> _Stored records_:
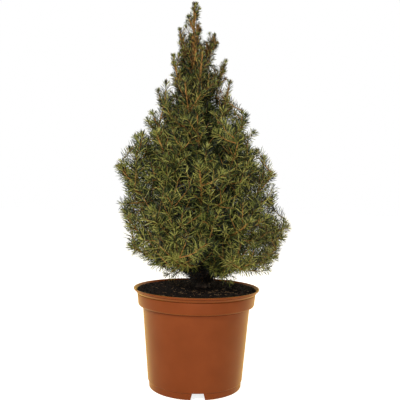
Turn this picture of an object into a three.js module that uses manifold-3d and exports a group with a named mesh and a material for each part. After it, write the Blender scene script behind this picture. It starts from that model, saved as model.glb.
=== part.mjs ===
// Dwarf Alberta spruce in a moulded plastic nursery pot.
// Millimetres, +Z up. The origin is the centre of the pot's flat underside, and the front is -Y.
// The pot is filled with compost. A leaning trunk stands on the compost, boughs leave it in tiers, and each
// bough, or the trunk itself, carries one mass of foliage: a stem with sprays of needles standing out of it.
import * as THREE from "three";
import { mergeVertices } from "three/addons/utils/BufferGeometryUtils.js";
import Module from "manifold-3d";

const wasm = await Module();
wasm.setup();

// ---- Driving dimensions -------------------------------------------------------------------------------------

const CLEAR = 0.3; // gap between pieces that touch on the real plant
const FINEST = 0.03; // details smaller than this are smoothed away
const GOLDEN = THREE.MathUtils.degToRad(137.508); // turn from one shoot to the next round a stem
const UP = new THREE.Vector3(0, 0, 1);

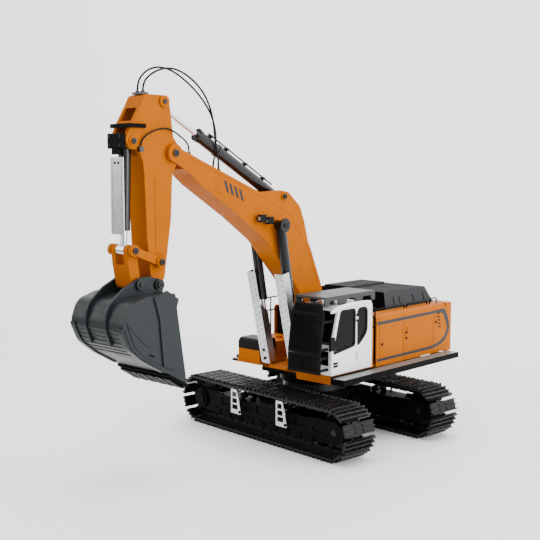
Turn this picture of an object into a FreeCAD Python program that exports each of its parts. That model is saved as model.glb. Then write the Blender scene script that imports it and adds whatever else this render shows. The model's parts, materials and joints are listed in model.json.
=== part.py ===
"""Radio-controlled crawler excavator, about 1:14, as a parametric FreeCAD document.

Frame: +Z up, +X forward along the boom, +Y to the cab side, origin on the ground
under the swing axis.  The undercarriage is drawn along its own axes (x ahead,
y left) and turned under the upper structure by the cell uc_turn.  Millimetres.
"""
import FreeCAD, Part
import math
import os
import re

import Sketcher
from FreeCAD import Placement, Rotation, Vector

doc = FreeCAD.newDocument("rc_excavator")
sheet = doc.addObject("Spreadsheet::Sheet", "Dims")
nodes = []

CELLS = {
    # undercarriage
    "uc_turn": 85, "gauge": 213.5, "track_length": 426, "track_height": 89,
    "shoe_width": 67, "shoe_count": 42, "shoe_thick": 3, "grouser": 4,
    "rail_height": 9, "rail_inner": 7, "rail_outer": 11, "frame_half": 20,
    "frame_wall": 5, "axle_radius": 6, "fit_gap": 0.06,
    # swing gear
    "gear_module": 1.5, "ring_teeth": 60, "pinion_teeth": 12, "ring_bottom": 78,
    "ring_top": 91, "swing_gap": 0.5, "ring_radius": 58,
    # upper structure
    "deck_bottom": 122, "deck_top": 126, "belly": 104, "deck_front": 100,
    "deck_rear": -248, "body_half": 116.5, "body_top": 213, "body_front": -16,
    "body_rear": -271, "panel_gap": 11, "skin": 2, "walk_half": 146, "walk_inner": 119.2,
    "walk_bottom": 112, "hood_front": -98, "hood_rear": -252, "hood_half": 84,
    "hood_top": 243,
    # cab
    "cab_rear": -11, "cab_right": 43, "cab_left": 119, "cab_wall": 3, "door_rear": 33,
    "guard_x": 122,
    # boom, stick and bucket
    "boom_half": 21.8, "fork_inner": 19.1, "boom_wall": 2.5, "stick_half": 18.6,
    "stick_wall": 2.5, "pin_radius": 4, "ear_inner": 21, "ear_outer": 25,
    "bucket_half": 60, "bucket_wall": 2.4, "arm_inner": 20.4, "arm_outer": 25.4,
    "link_half": 18.5, "link_slot": 9.8, "cylinder_y": 32,
    # cylinders
    "boom_barrel_radius": 8.4, "boom_rod_radius": 4, "stick_barrel_radius": 9.5,
    "stick_rod_radius": 4.5, "bucket_barrel_radius": 9.3, "bucket_rod_radius": 5,
    "guard_half": 9.6, "guard_sheet": 0.8,
    # hoses
    "hose_radius": 1.5, "pilot_hose_radius": 1.3,
}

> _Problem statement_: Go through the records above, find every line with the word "picture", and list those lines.

> _Answer_:
Turn this picture of an object into a three.js module that uses manifold-3d and exports a group with a named mesh and a material for each part. After it, write the Blender scene script behind this picture. It starts from that model, saved as model.glb.
Turn this picture of an object into a FreeCAD Python program that exports each of its parts. That model is saved as model.glb. Then write the Blender scene script that imports it and adds whatever else this render shows. The model's parts, materials and joints are listed in model.json.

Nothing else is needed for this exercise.